Point d'orgue à tout cela : une grande partie des sommes récoltées va aux organisations juives américaines et non aux véritables victimes. Des victimes forcément de moins en moins nombreuses, baptisées « en grande difficulté », et dont le nombre est gonflé pour les besoins de la cause. Norman Finkelstein en profite pour dire que les mensonges apportent de l'eau au moulin des antisémites : « Les juifs trafiquent même avec leurs morts », peuvent-ils dire.

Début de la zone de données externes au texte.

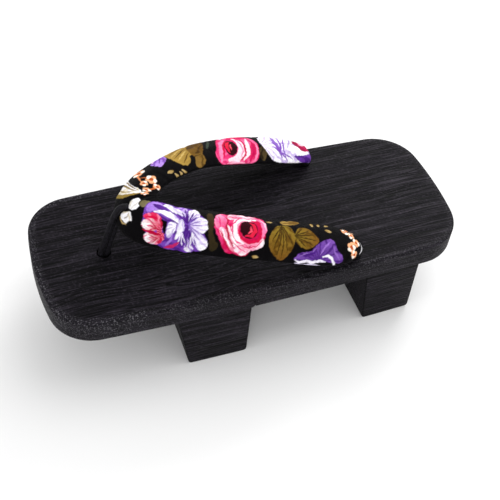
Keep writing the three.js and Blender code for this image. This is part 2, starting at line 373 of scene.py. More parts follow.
def board_outline():
    """The plan outline, anticlockwise from the toe, in millimetres."""
    side_radius = bulge_radius(BOARD_LENGTH / 2, SIDE_BULGE)
    side = (BOARD_WIDTH / 2 - side_radius, 0.0)
    found = []
    for end in (TOE, HEEL):
        end_radius = bulge_radius(BOARD_WIDTH / 2, end["bulge"])
        middle = (0.0, end["end"] * (BOARD_LENGTH / 2 - end_radius))
        side_reach = side_radius - end["corner"]
        end_reach = end_radius - end["corner"]
        gap = Vector((middle[0] - side[0], middle[1] - side[1]))
        along = (side_reach ** 2 - end_reach ** 2 + gap.length_squared) / (2 * gap.length)
        off = math.sqrt(side_reach ** 2 - along ** 2)
        way = gap.normalized()
        corner = (
            side[0] + along * way.x - end["end"] * off * way.y,
            side[1] + along * way.y + end["end"] * off * way.x,
        )
        side_angle = math.atan2(corner[1] - side[1], corner[0] - side[0])
        end_angle = math.atan2(corner[1] - middle[1], corner[0] - middle[0])
        found.append((middle, end_radius, corner, end["corner"], side_angle, end_angle))
    toe, heel = found
    half = arc(toe[0], toe[1], -math.pi / 2, toe[5])
    half += arc(toe[2], toe[3], toe[5], toe[4])
    half += arc(side, side_radius, toe[4], heel[4])
    half += arc(heel[2], heel[3], heel[4], heel[5])
    half += arc(heel[0], heel[1], heel[5], math.pi / 2)
    other_half = [(-x, y) for x, y in reversed(half[1:])]
    return half + [(0.0, BOARD_LENGTH / 2)] + other_half


outline = board_outline()
print(len(outline), "points in the board's outline")

# %% Board
TOP_ROUND = 1.6
LOWER_ROUND = 1.0
RIM_INSET = 3.5
HOLES = {
    "toe_hole": (0.0, -80.3),
    "rear_hole_right": (-37.0, 49.3),
    "rear_hole_left": (37.0, 49.3),
}
HOLE_RADIUS = 3.9
SMOOTH_ANGLE = math.radians(35)
TEETH = (
    dict(name="front_tooth", y_board=(-52.9, -12.8), y_floor=(-46.7, -13.1), inset=0.0, fillet=1.2),
    dict(name="rear_tooth", y_board=(55.0, 88.0), y_floor=(58.6, 88.7), inset=0.9, fillet=0.0),
)


def filled_outline(name, points):
    """A filled circle of points laid on an outline. The points are in millimetres."""
    bpy.ops.object.select_all(action="DESELECT")
    bpy.ops.mesh.primitive_circle_add(vertices=len(points), radius=0.05, fill_type="NGON")
    piece = bpy.context.object
    piece.name = piece.data.name = name
    for vertex, point in zip(piece.data.vertices, points):
        vertex.co = Vector(point) * MM
    return piece


def select_parts(piece, kind, wanted):
    """In edit mode, selects the parts of one kind, EDGE or FACE, that pass the test."""
    bpy.ops.mesh.select_mode(type=kind)
    bpy.ops.mesh.select_all(action="DESELECT")
    mesh = bmesh.from_edit_mesh(piece.data)
    for part in mesh.edges if kind == "EDGE" else mesh.faces:
        part.select = wanted(part)
    bmesh.update_edit_mesh(piece.data)


def all_points(wanted):
    """A test on an edge or a face that all its points pass, in millimetres."""
    return lambda part: all(wanted(vertex.co / MM) for vertex in part.verts)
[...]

Et il fait culminer sa démonstration dans une de ces phrases uppercut dont il a le secret : « Si, comme le suggère l'IH, plusieurs centaines de milliers de juifs ont survécu, c'est que la solution finale n'était pas si efficace après tout » (page 125).
Une mauvaise action
Il est difficile, si on n'est pas versé dans l'histoire américaine, de contester l'auteur. Celui-ci montre avec force références, comment le Congrès a chaque fois validé les demandes de réparation financières, les chantages au gel des avoirs, formulés par les organisations juives.

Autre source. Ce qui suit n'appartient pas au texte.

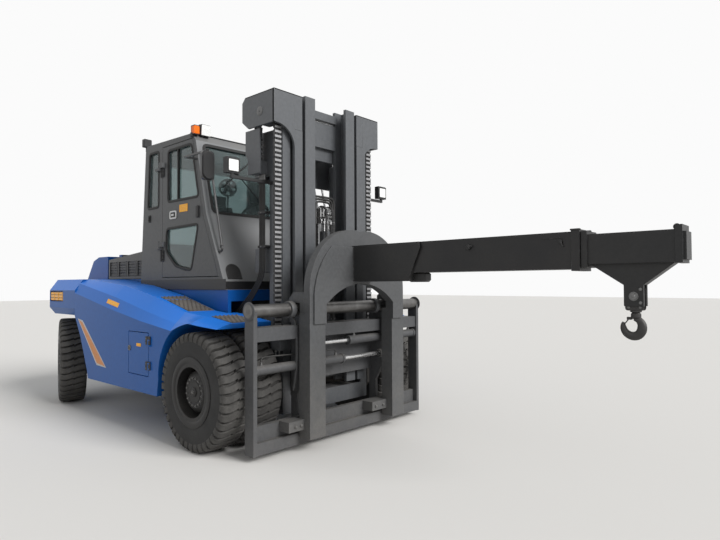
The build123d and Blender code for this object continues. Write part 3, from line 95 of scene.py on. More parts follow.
class Graph:
    """Adds nodes to a node tree and links them."""

    def __init__(self, tree: bpy.types.NodeTree) -> None:
        """Keeps the tree that the nodes go into."""
        self.tree = tree

    def node(self, kind: str, inputs: dict[int | str, object] | None = None, **settings: object) -> bpy.types.Node:
        """Adds one node.

        Args:
            kind: the node's type name.
            inputs: values or output sockets for its input sockets, by name or number.
            settings: the node's own settings.

        Returns:
            The new node.
        """
        new = self.tree.nodes.new(kind)
        for name, value in settings.items():
            setattr(new, name, value)
        self.wire(new, inputs or {})
        return new

    def wire(self, node: bpy.types.Node, inputs: dict[int | str, object]) -> None:
        """Sets a node's inputs to values, or links sockets to them."""
        for socket, value in inputs.items():
            if isinstance(value, bpy.types.NodeSocket):
                self.tree.links.new(value, node.inputs[socket])
            else:
                node.inputs[socket].default_value = value

    def position(self) -> Socket:
        """Returns the shaded point's place in the truck's frame."""
        return self.node("ShaderNodeTexCoord").outputs["Object"]

    def facing(self) -> Socket:
        """Returns the direction that the shaded face looks in."""
        return self.node("ShaderNodeNewGeometry").outputs["Normal"]

    def part(self, vector: Socket, axis: str) -> Socket:
        """Returns a vector's part along one axis."""
        return self.node("ShaderNodeSeparateXYZ", {0: vector}).outputs[axis]

    def bump(self, strength: float, distance: float, height: Socket, **more: Socket) -> Socket:
        """Returns a direction made uneven by a height."""
        inputs = {"Strength": strength, "Distance": distance, "Height": height, **more}
        return self.node("ShaderNodeBump", inputs).outputs[0]

    def calc(self, operation: str, first: object, second: object = 0.0, clamp: bool = False) -> Socket:
        """Returns the result of a maths operation on two values."""
        return self.node("ShaderNodeMath", {0: first, 1: second}, operation=operation, use_clamp=clamp).outputs[0]

    def remap(self, value: Socket, low: float, high: float, to_low: float = 0.0, to_high: float = 1.0) -> Socket:
        """Returns the value carried from one range to another, held at its ends."""
        inputs = {"Value": value, "From Min": low, "From Max": high, "To Min": to_low, "To Max": to_high}
        return self.node("ShaderNodeMapRange", inputs, clamp=True).outputs["Result"]

    def blend(self, mask: object, first: object, second: object, mode: str = "MIX") -> Socket:
        """Returns a colour between two colours, by a mask."""
        inputs = {0: mask, 6: first, 7: second}
        return self.node("ShaderNodeMix", inputs, data_type="RGBA", blend_type=mode).outputs[2]

    def noise(self, place: Socket, scale: float, detail: float = 3.0, roughness: float = 0.55) -> Socket:
        """Returns a cloudy value from 0 to 1."""
        inputs = {"Vector": place, "Scale": scale, "Detail": detail, "Roughness": roughness}
        return self.node("ShaderNodeTexNoise", inputs).outputs["Fac"]


class Group:
    """A shader node group with named inputs and outputs, built once."""

    def __init__(self, name: str, inputs: dict[str, float], outputs: dict[str, str]) -> None:
        """Makes the group's sockets.

        Args:
            name: the group's name.
            inputs: the names of its value inputs and their defaults.
            outputs: the names of its outputs and their socket types.
        """
        self.tree = bpy.data.node_groups.new(name, "ShaderNodeTree")
        self.graph = Graph(self.tree)
        for label, value in inputs.items():
            socket = self.tree.interface.new_socket(label, in_out="INPUT", socket_type="NodeSocketFloat")
            socket.default_value = value
        for label, kind in outputs.items():
            self.tree.interface.new_socket(label, in_out="OUTPUT", socket_type=kind)
        self.inlet = self.tree.nodes.new("NodeGroupInput").outputs
        self.outlet = self.tree.nodes.new("NodeGroupOutput").inputs

    def put(self, label: str, socket: Socket) -> None:
        """Links a socket to one of the group's outputs."""
        self.tree.links.new(socket, self.outlet[label])

    def place(self, graph: Graph, **values: object) -> bpy.types.Node:
        """Places the group in a material, underscores in the names of values standing for spaces."""
        inputs = {name.replace("_", " "): value for name, value in values.items()}
        return graph.node("ShaderNodeGroup", inputs, node_tree=self.tree)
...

Il insiste sur l'hypocrite caution morale que représente « le grand prêtre à 250 000 dollars la conférence » : Elie Wiesel, sa bête noire.
Hélas, à trop vouloir prouver, Norman Finkelstein commet à la fois un contre-sens épistémologique et, au mieux, une bien mauvaise action. La « Shoah » est bien un événement unique au sens où, comme l'a dit Alain Finkelkraut, « pour la première fois dans l'histoire de l'humanité, un peuple a reçu l'interdiction d'habiter la terre » ; le zèle incroyable des nazis pour chercher les bébés juifs dans les maternités, la rage exterminatrice, alors même que l'Allemagne était vaincue, en portent témoignage. Seuls les génocides des Arméniens et des tziganes peuvent s'y apparenter.
C'est alors, effarés, qu'on voit l'auteur (dont les parents sont des rescapés du ghetto de Varsovie) tenter, pour les besoins de la démonstration, de maquiller la réalité même de l'horreur : à Auschwitz, dit-il, il n'y avait que « peu de sadiques. Pas plus de cinq ou dix pour cent ». Voilà de quoi remodeler le discours négationniste : il y a bien eu des exactions contre les juifs, mais elles n'étaient pas si méchantes que cela.
Norman Finkelstein n'est-il qu'un des « self-hater jews » (2) dont l'histoire juive foisonne depuis Otto Weininger (3) ? Plus simplement, engagé par ses écrits du côté palestinien, il permet de voir que la dénonciation du manipulé est toujours un peu manipulatrice.
Postface de Rony Brauman. Ed. La Fabrique, 157 pages, 89 F (12,19 euros).
(1) L'auteur s'emploie à montrer, dans tous les cas, que les sommes réclamées par le WJC ou la « Claims Conference » américaine sont exorbitantes et constituent un véritable racket international. Pourquoi passe-t-il sous silence le fait que ces Etats ne pipaient mot de l'existence de sommes importantes non réclamées ? Ainsi en 1995 les banquiers suisses, assez brutalement pris à partie, déclarent qu'ils ne pouvaient localiser que 77 comptes « dormants » pour un montant de 32 millions de dollars.
(2) Juifs marqué par la haine de soi et des juifs en général.
(3) Otto Weininger (1880-1903) écrivain juif, contemporain de Freud. La forte tonalité antisémite de son livre « Sexe et caractère » attira l'attention d'Hitler. Il se suicida à l'âge de 23 ans.